Tracking eye movements as someone browses through a page in print or on screen is one way to learn how people actually go through layouts. Understanding what makes people look at something, where they look next, and how long they spend at each point can be invaluable for refining a layout to make it more effective.
Elements of the desire paths concept can be applied quite effectively to page design, particularly online page design. The visual flow of a layout will affect how people look through it, but it should also work with people’s natural usage tendencies. A few years ago Jakob Nielsen used eye-tracking studies to analyse how people read web pages and found that an F-shaped page-scanning pattern is typical; see useit.com for the full details. Although it is a very interesting study I personally feel that his findings depend to a large extent on a certain general style of page design. Yes, I admit that kind of page structure is very common, but it should still be acknowledged as an influencing factor, something that could slant the findings. But within that, this shows the desire path that people tend to take. If you design web pages then think about this in relation to your layouts.
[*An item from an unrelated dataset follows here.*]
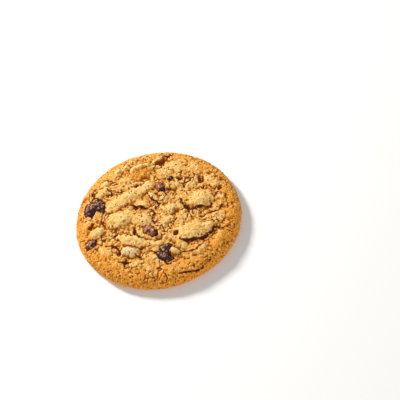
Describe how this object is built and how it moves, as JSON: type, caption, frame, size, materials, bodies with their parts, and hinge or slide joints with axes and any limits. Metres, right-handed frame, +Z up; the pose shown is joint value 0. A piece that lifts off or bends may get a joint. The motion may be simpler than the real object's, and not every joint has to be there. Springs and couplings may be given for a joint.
{
  "type": "chocolate chip cookie",
  "caption": "Round baked chocolate chip cookie, lying flat, with a lumpy cracked golden top, a browned rounded rim and chocolate chips set in its top.",
  "frame": {"origin": "middle of the flat underside, on the surface that the cookie lies on", "axes": "+Z up through the cookie's thickness; +X to the right and -Y to the front of the shown view"},
  "size_m": [0.0924, 0.0917, 0.0115],
  "materials": {
    "baked_dough": "baked dough, golden tan, browner at the rim and underside, dull and grainy",
    "chocolate": "dark chocolate, satin"
  },
  "bodies": {
    "root": {"dough": "baked_dough", "chip_left": "chocolate", "chip_rim": "chocolate", "chip_centre": "chocolate", "chip_front": "chocolate", "chip_back": "chocolate"}
  },
  "joints": []
}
Some people present desire paths as a triumph of personal freedom over a domineering authority. I think that’s rather over-egging the pudding; too much Emerson and not enough Corbusier. The reality is just misguided designing, or sometimes simply that things have changed and new patterns of flow have emerged. The big point to take from all this is to understand the interests of whoever will be using whatever it is you create. Do this and you’ll be more likely to make something that works that much more naturally. Well, most of the time at least. We can’t get it right all the time, we just need to keep trying.